In fact, the human interest in the movie makes it to stand out. The plot of the movie has both heroes and villain. However, Hytner and Miller placed nothing to be in black in white. Abigail is the antagonist who serves as the spark that rekindles the fire of the suspicion in everyone’s mind.
Conversely, she is not driven by wickedness, but by a sheer mislaid priority of wanting someone’s husband. John Proctor, one of the honest people in the movie, is the protagonist who engages in an adulterous behavior that earns him his death (Bloom, 17). However, his mistakes portray his human side that is easy to identify with. The input of these characters, and others, was invaluable to the authentic production of the movie.
The Crucible is tremendously moving and the visual representation of the happenings that occurred in Salem makes the story to be alive. This leaves a more lasting effect to the audience than reading the play version of the thrilling events. The movie has a running time of one hundred and twenty-four minutes and it is rated PG-13 due to the extreme depiction of the Salem Witch Trials.

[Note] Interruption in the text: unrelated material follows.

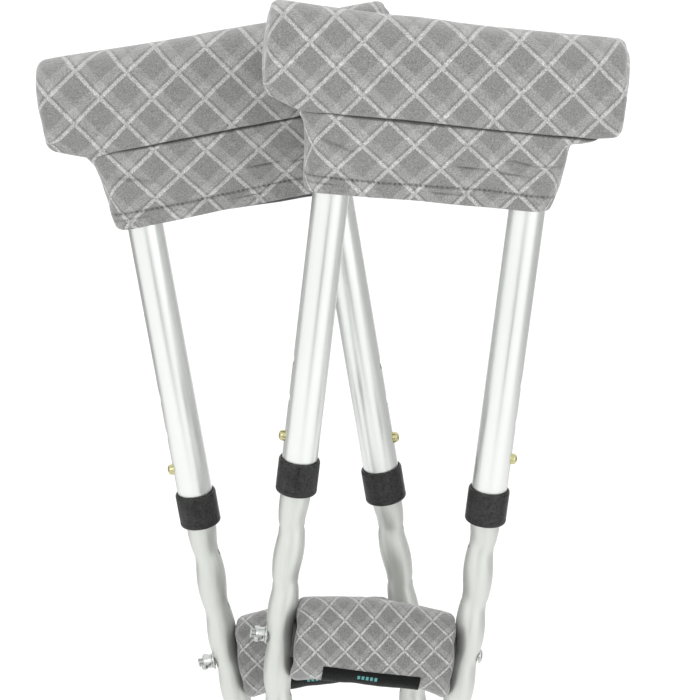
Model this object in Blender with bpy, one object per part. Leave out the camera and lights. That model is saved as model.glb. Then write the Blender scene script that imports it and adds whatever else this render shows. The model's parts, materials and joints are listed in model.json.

The persuasive, pertinent depiction of human fear was due to the outstanding recreation of the play version of the story for the screen. Undeniably, anyone watching the movie will find the though-provoking production to be of top-quality.
The filmmakers endeavored to hold the action together by having a visual style that is perfect which creates the same atmosphere all through it. The crucible is regarded as one of the best films from 1996 and its classic reinterpretation is an assurance that it has a place in the history of movies.
Bloom, Harold. Arthur Miller’s The Crucible. New York: Bloom’s Literary Criticism, 2010. Print.
Shmoop University. The Crucible by Authur Miller. Sunnyvale, CA: Shmoop University, 2009. Print.
Zinn, Howard, and Arnove, Anthony. Voices of a people’s history of the United States. New York: Seven Stories Press, cop., 2004. Print.